> **Stated goal**
What lines of the data hold the string "that"? Pull each one out.

> **Data shown**
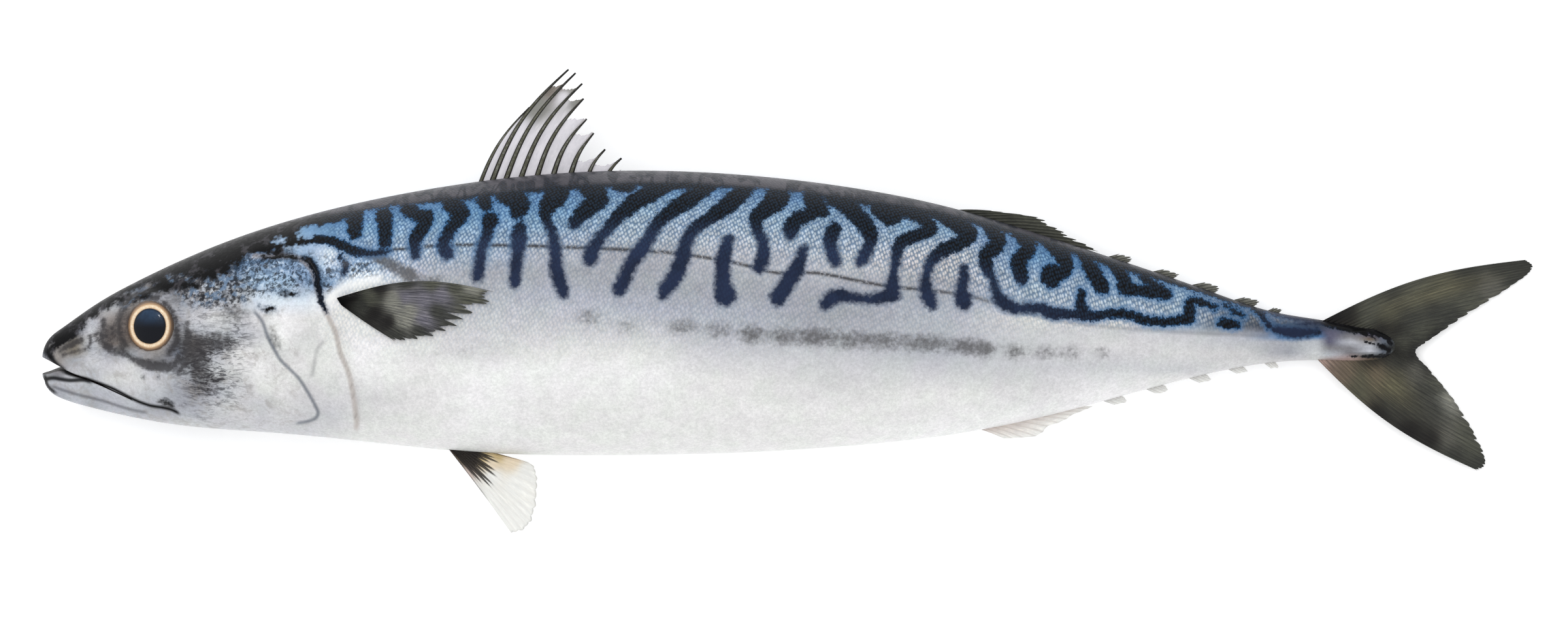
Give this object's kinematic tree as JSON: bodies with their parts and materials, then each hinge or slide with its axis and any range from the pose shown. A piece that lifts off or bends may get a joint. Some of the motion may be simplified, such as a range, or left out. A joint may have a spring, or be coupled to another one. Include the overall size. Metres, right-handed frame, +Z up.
{
  "type": "mackerel",
  "caption": "Whole raw Atlantic mackerel lying on its right flank, with mouth ajar, raised spiny dorsal fin, finlets along the tail stalk and a forked tail.",
  "frame": {"origin": "under the middle of the fish's box, on the surface that it lies on", "axes": "+X from the snout to the tail, +Y from the belly to the back, +Z up out of the left flank"},
  "size_m": [0.34, 0.1058, 0.0458],
  "materials": {
    "skin": "wet glossy scaled skin, dark wavy bars on a blue back, silver flank, white belly",
    "eye": "wet clear cornea over a dark pupil and a pale gold iris",
    "dorsal_fin": "dark olive spines with a thin torn lilac-white membrane",
    "dark_fin": "dark grey-brown rays, satin wet",
    "pale_fin": "translucent pinkish-white rays, satin wet",
    "pectoral_fin": "smoky grey rays with a paler middle, satin wet",
    "tail_fin": "dark olive-grey rays with yellowish streaks, satin wet"
  },
  "bodies": {
    "root": {"body": "skin", "left_eye": "eye", "right_eye": "eye", "first_dorsal_fin": "dorsal_fin", "second_dorsal_fin": "dark_fin", "anal_fin": "pale_fin", "dorsal_finlet_1": "dark_fin", "dorsal_finlet_2": "dark_fin", "dorsal_finlet_3": "dark_fin", "dorsal_finlet_4": "dark_fin", "dorsal_finlet_5": "dark_fin", "anal_finlet_1": "pale_fin", "anal_finlet_2": "pale_fin", "anal_finlet_3": "pale_fin", "anal_finlet_4": "pale_fin", "anal_finlet_5": "pale_fin", "left_pectoral_fin": "pectoral_fin", "right_pectoral_fin": "pectoral_fin", "left_pelvic_fin": "pale_fin", "right_pelvic_fin": "pale_fin", "tail_fin": "tail_fin"}
  },
  "joints": []
}
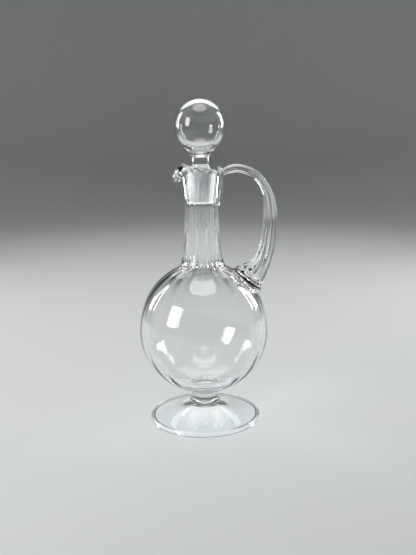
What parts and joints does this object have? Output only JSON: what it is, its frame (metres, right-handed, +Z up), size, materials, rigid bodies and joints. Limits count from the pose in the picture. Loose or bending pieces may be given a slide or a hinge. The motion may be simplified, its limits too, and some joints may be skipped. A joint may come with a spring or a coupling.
{
  "type": "glass carafe",
  "caption": "Clear glass jug with a globe body on a short stem and spreading foot, a narrow neck with a turned-over spout, a reeded loop handle and a hollow ball stopper with a ground peg.",
  "frame": {"origin": "on the standing surface, under the middle of the bounding box; the jug's own axis stands 4.25 mm to the -X side of it, because the handle reaches further out than the globe", "axes": "+Z up along the jug's axis, +X towards the handle, -X towards the spout"},
  "size_m": [0.1248, 0.1164, 0.2872],
  "materials": {
    "clear_glass": "clear, fire-polished, with soft vertical ribs",
    "ground_glass": "matt, ground"
  },
  "bodies": {
    "jug": {"foot": "clear_glass", "stem_collar": "clear_glass", "stem": "clear_glass", "bottle": "clear_glass", "handle_pad": "clear_glass", "handle": "clear_glass"},
    "stopper": {"stopper_peg": "ground_glass", "stopper_ball": "clear_glass"}
  },
  "joints": [
    {"name": "stopper_lift", "type": "slide", "parent": "jug", "child": "stopper", "axis": [0, 0, 1], "range_m": [0, 0.045]}
  ]
}
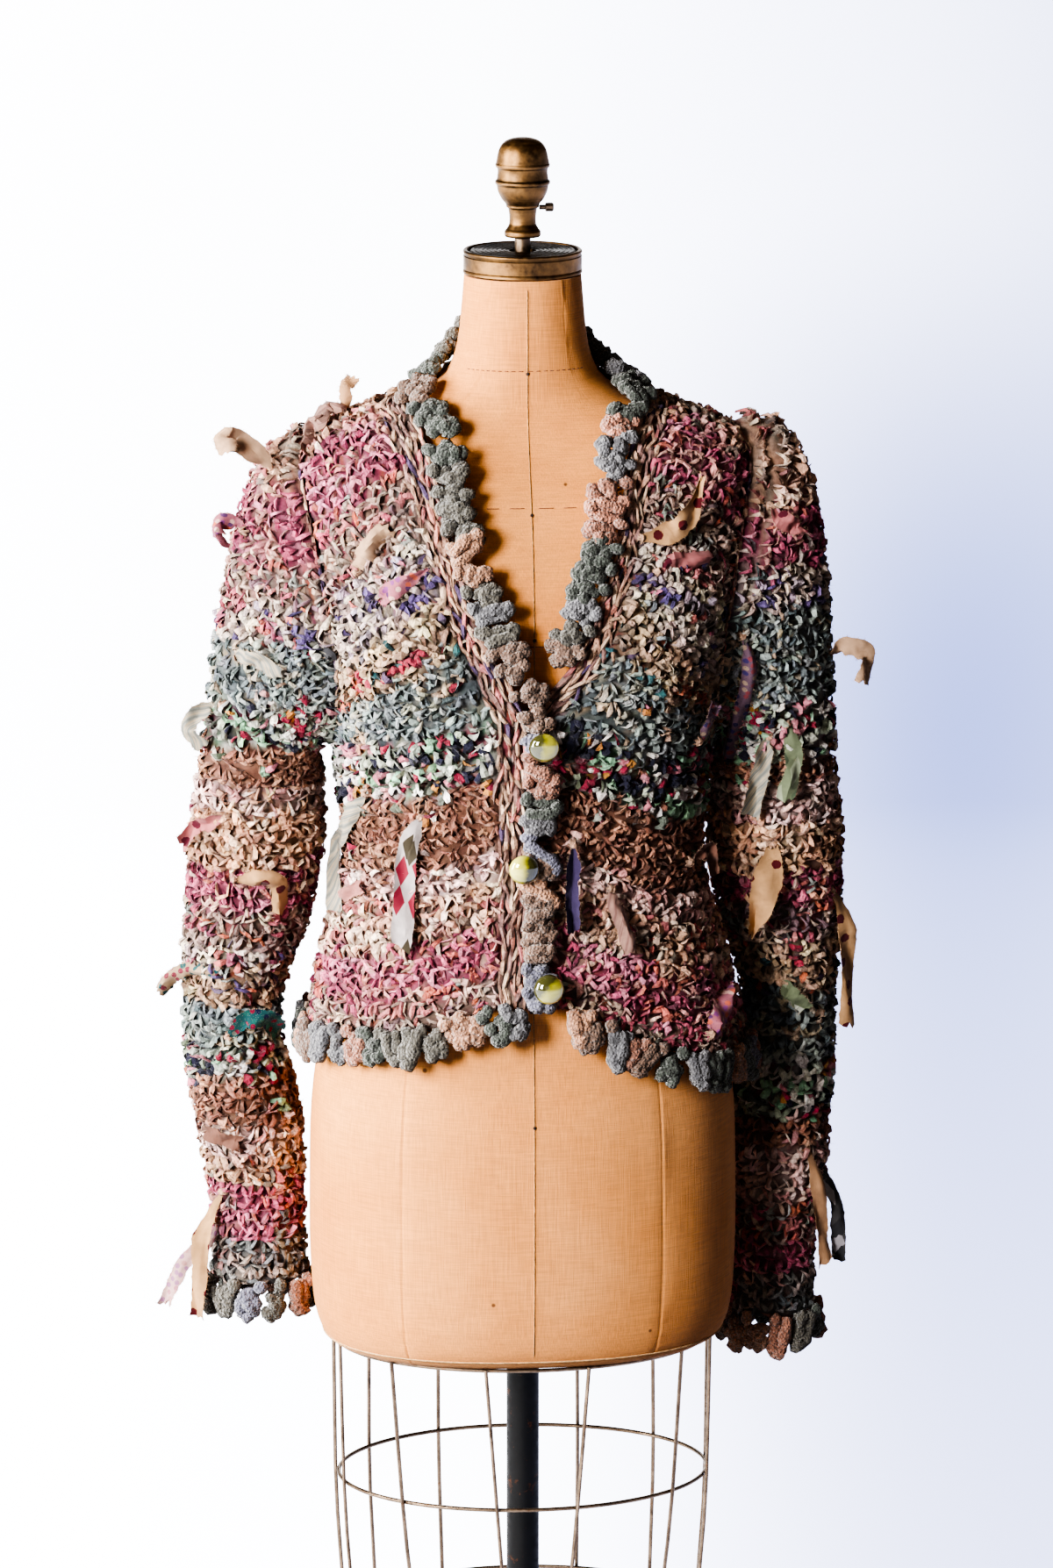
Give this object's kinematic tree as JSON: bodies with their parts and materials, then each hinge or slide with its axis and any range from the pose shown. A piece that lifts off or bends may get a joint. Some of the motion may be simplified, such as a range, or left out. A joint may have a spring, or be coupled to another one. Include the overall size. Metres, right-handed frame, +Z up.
{
  "type": "cardigan on dress form",
  "caption": "Long-sleeved V-neck cardigan crocheted from torn cloth strips, with curly chenille edging and glass buttons, on a linen dress form with a wire cage and pole stand.",
  "frame": {"origin": "centre of the base's underside, on the floor below the pole", "axes": "+Z up along the pole, the garment's front faces -Y, the wearer's left side is at +X"},
  "size_m": [0.5667, 0.38, 1.586],
  "materials": {
    "rag_crochet": "striped crochet of torn cotton strips",
    "band": "lengthwise crocheted torn cotton strips",
    "chenille": "matt variegated chenille",
    "rag_strip": "printed cotton with frayed edges",
    "button": "polished yellow-green glass",
    "linen": "aged plain-weave linen",
    "brass": "tarnished",
    "steel": "aged",
    "iron": "worn black paint"
  },
  "bodies": {
    "root": {"front_right": "rag_crochet", "front_left": "rag_crochet", "back": "rag_crochet", "sleeve_right": "rag_crochet", "sleeve_left": "rag_crochet", "band_right": "band", "band_left": "band", "frill_neck_right": "chenille", "frill_neck_left": "chenille", "frill_neck_back": "chenille", "frill_front": "chenille", "frill_hem_right": "chenille", "frill_hem_left": "chenille", "frill_hem_back": "chenille", "frill_cuff_right": "chenille", "frill_cuff_left": "chenille", "strip_shoulder_curl": "rag_strip", "strip_shoulder_leaf": "rag_strip", "strip_chest_fold": "rag_strip", "strip_upper_arm_loop": "rag_strip", "strip_elbow_dots": "rag_strip", "strip_waist_ticking": "rag_strip", "strip_waist_leaves": "rag_strip", "strip_forearm_teal": "rag_strip", "strip_wrist_dots": "rag_strip", "strip_wrist_print": "rag_strip", "strip_chest_dots": "rag_strip", "strip_side_print": "rag_strip", "strip_upper_arm_roll": "rag_strip", "strip_elbow_green": "rag_strip", "strip_elbow_dots_large": "rag_strip", "strip_forearm_dots": "rag_strip", "strip_wrist_tan": "rag_strip", "strip_wrist_leaves": "rag_strip", "button_top": "button", "button_middle": "button", "button_bottom": "button", "form_torso": "linen", "neck_cap": "brass", "finial": "brass", "neck_rod": "steel", "finial_screw": "steel", "cage_ring_top": "steel", "cage_ring_middle": "steel", "cage_ring_bottom": "steel", "cage_wire_01": "steel", "cage_wire_02": "steel", "cage_wire_03": "steel", "cage_wire_04": "steel", "cage_wire_05": "steel", "cage_wire_06": "steel", "cage_wire_07": "steel", "cage_wire_08": "steel", "cage_wire_09": "steel", "cage_wire_10": "steel", "cage_wire_11": "steel", "cage_wire_12": "steel", "pole": "iron", "base": "iron"}
  },
  "joints": []
}
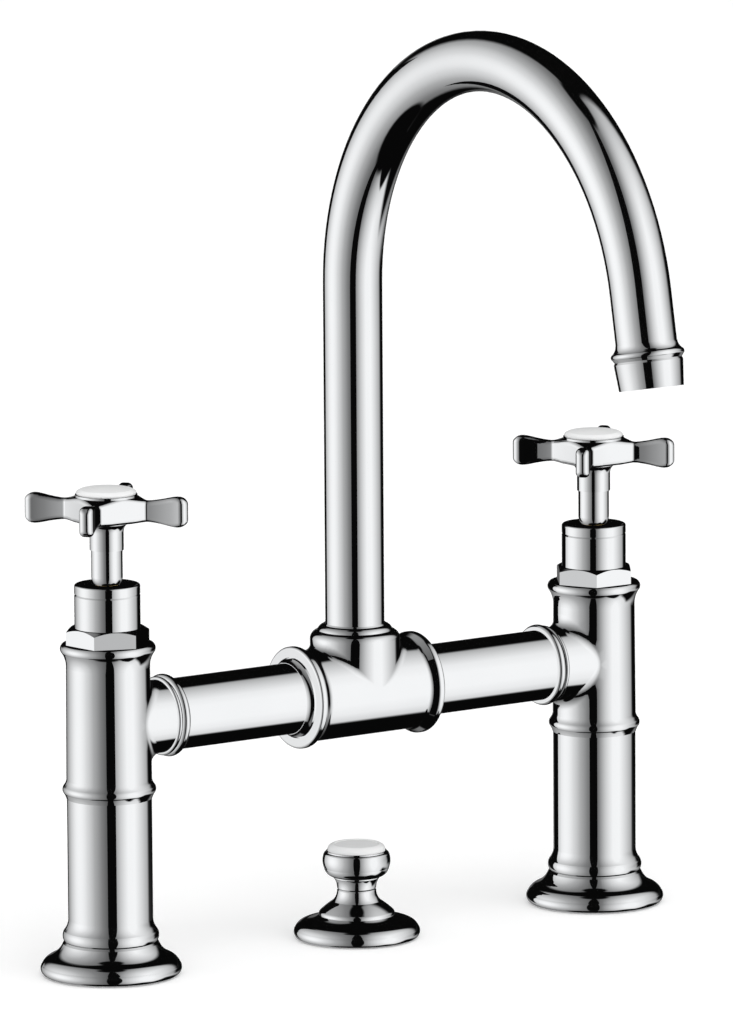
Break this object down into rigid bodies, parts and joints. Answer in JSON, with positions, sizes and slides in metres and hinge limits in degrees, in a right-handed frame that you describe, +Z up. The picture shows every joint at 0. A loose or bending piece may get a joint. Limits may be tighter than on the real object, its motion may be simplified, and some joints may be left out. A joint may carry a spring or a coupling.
{
  "type": "two-handle basin mixer",
  "caption": "Deck-mounted bridge basin mixer with cross handles, ceramic-disc valves, a swivelling swan-neck spout with aerator, and a lift knob for the waste.",
  "frame": {"origin": "on the deck, where the turning axis of the spout and the axis of the pull rod meet it, midway between the pillars", "axes": "+Z up from the deck, +X along the bridge from the hot (left) to the cold (right) pillar, -Y towards the user, the way the spout points"},
  "size_m": [0.2474, 0.2037, 0.3171],
  "materials": {
    "chrome": "polished",
    "brass": "machined",
    "steel": "brushed",
    "rubber": "matt",
    "plastic": "moulded",
    "valve_ceramic": "lapped",
    "white_ceramic": "glazed"
  },
  "bodies": {
    "mixer": {"hot_base_flange": "chrome", "hot_base_seal": "rubber", "hot_lower_sleeve": "chrome", "hot_tail_connector": "brass", "hot_tail_washer": "rubber", "hot_pillar_body": "chrome", "hot_seat_ring": "rubber", "hot_cartridge_body": "brass", "hot_fixed_disc": "valve_ceramic", "hot_bonnet_nut": "chrome", "hot_bonnet_sleeve": "chrome", "hot_bridge_tube": "chrome", "hot_bridge_rings": "rubber", "hot_trim_ring": "chrome", "cold_base_flange": "chrome", "cold_base_seal": "rubber", "cold_lower_sleeve": "chrome", "cold_tail_connector": "brass", "cold_tail_washer": "rubber", "cold_pillar_body": "chrome", "cold_seat_ring": "rubber", "cold_cartridge_body": "brass", "cold_fixed_disc": "valve_ceramic", "cold_bonnet_nut": "chrome", "cold_bonnet_sleeve": "chrome", "cold_bridge_tube": "chrome", "cold_bridge_rings": "rubber", "cold_trim_ring": "chrome", "tee_body": "chrome", "spout_glide_ring": "plastic", "spout_stop_screw": "steel", "waste_rosette": "chrome", "rosette_seal": "rubber"},
    "hot_handle": {"hot_turning_disc": "valve_ceramic", "hot_spindle": "brass", "hot_spindle_ring": "rubber", "hot_stem_sleeve": "chrome", "hot_handle_cross": "chrome", "hot_handle_cap": "white_ceramic", "hot_handle_screw": "steel"},
    "cold_handle": {"cold_turning_disc": "valve_ceramic", "cold_spindle": "brass", "cold_spindle_ring": "rubber", "cold_stem_sleeve": "chrome", "cold_handle_cross": "chrome", "cold_handle_cap": "white_ceramic", "cold_handle_screw": "steel"},
    "spout": {"spout_spigot": "brass", "spout_rings": "rubber", "spout_tube": "chrome", "outlet_sleeve": "chrome", "aerator_seal": "rubber", "aerator_insert": "plastic", "aerator_screen": "steel"},
    "waste_knob": {"lift_knob": "chrome", "knob_cap": "white_ceramic", "pull_rod": "steel"}
  },
  "joints": [
    {"name": "hot_turn", "type": "hinge", "parent": "mixer", "child": "hot_handle", "pos_m": [-0.1, 0, 0.157], "axis": [0, 0, 1], "range_deg": [0, 90]},
    {"name": "cold_turn", "type": "hinge", "parent": "mixer", "child": "cold_handle", "pos_m": [0.1, 0, 0.157], "axis": [0, 0, 1], "range_deg": [-90, 0]},
    {"name": "spout_swivel", "type": "hinge", "parent": "mixer", "child": "spout", "pos_m": [0, 0, 0.1], "axis": [0, 0, 1], "range_deg": [-60, 60]},
    {"name": "waste_lift", "type": "slide", "parent": "mixer", "child": "waste_knob", "axis": [0, 0, 1], "range_m": [0, 0.012]}
  ]
}
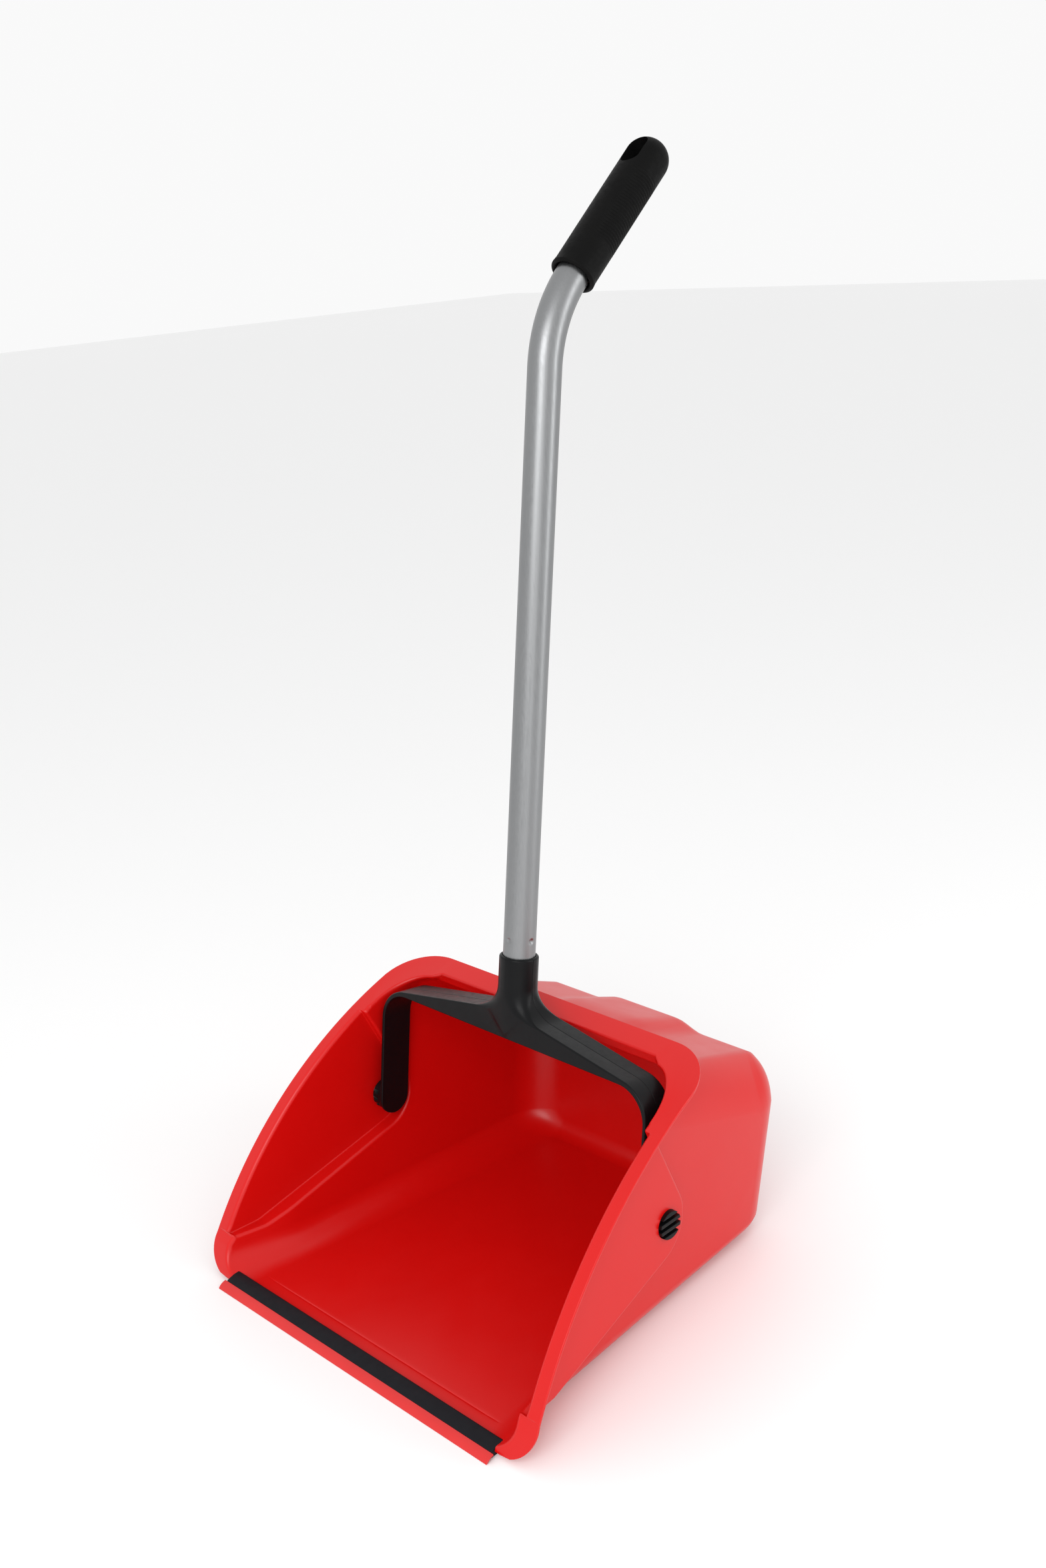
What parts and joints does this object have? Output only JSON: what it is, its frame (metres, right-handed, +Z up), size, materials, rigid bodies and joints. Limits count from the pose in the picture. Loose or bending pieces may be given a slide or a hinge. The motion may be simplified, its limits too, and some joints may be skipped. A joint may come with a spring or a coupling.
{
  "type": "long-handled dustpan",
  "caption": "Lobby dustpan: a hooded moulded pan with a flexible front lip, a folding yoke and a bent tube handle with a hand grip and hang hole.",
  "frame": {"origin": "on the floor, on the centre plane, directly below the axis on which the handle folds", "axes": "+Z up, -Y towards the mouth and lip, +X to the right seen from the front"},
  "size_m": [0.3624, 0.4149, 0.8351],
  "materials": {
    "pan_red": "glossy injection-moulded red polypropylene",
    "lip_black": "matt black rubber profile",
    "lip_red": "thin red flexible blade",
    "yoke_black": "satin black moulded plastic",
    "insert_black": "plain black moulded plastic",
    "tube_metal": "satin anodised aluminium tube",
    "grip_black": "soft black grip with fine ribs"
  },
  "bodies": {
    "pan": {"pan_shell": "pan_red", "lip_clip": "lip_black", "lip_blade": "lip_red"},
    "handle": {"yoke": "yoke_black", "tube_insert": "insert_black", "handle_tube": "tube_metal", "hand_grip": "grip_black"}
  },
  "joints": [
    {"name": "handle_fold", "type": "hinge", "parent": "pan", "child": "handle", "pos_m": [0, 0, 0.092], "axis": [1, 0, 0], "range_deg": [-5, 105]}
  ]
}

> **Correct result**
Give this object's kinematic tree as JSON: bodies with their parts and materials, then each hinge or slide with its axis and any range from the pose shown. A piece that lifts off or bends may get a joint. Some of the motion may be simplified, such as a range, or left out. A joint may have a spring, or be coupled to another one. Include the overall size. Metres, right-handed frame, +Z up.
  "frame": {"origin": "under the middle of the fish's box, on the surface that it lies on", "axes": "+X from the snout to the tail, +Y from the belly to the back, +Z up out of the left flank"},
Give this object's kinematic tree as JSON: bodies with their parts and materials, then each hinge or slide with its axis and any range from the pose shown. A piece that lifts off or bends may get a joint. Some of the motion may be simplified, such as a range, or left out. A joint may have a spring, or be coupled to another one. Include the overall size. Metres, right-handed frame, +Z up.
Break this object down into rigid bodies, parts and joints. Answer in JSON, with positions, sizes and slides in metres and hinge limits in degrees, in a right-handed frame that you describe, +Z up. The picture shows every joint at 0. A loose or bending piece may get a joint. Limits may be tighter than on the real object, its motion may be simplified, and some joints may be left out. A joint may carry a spring or a coupling.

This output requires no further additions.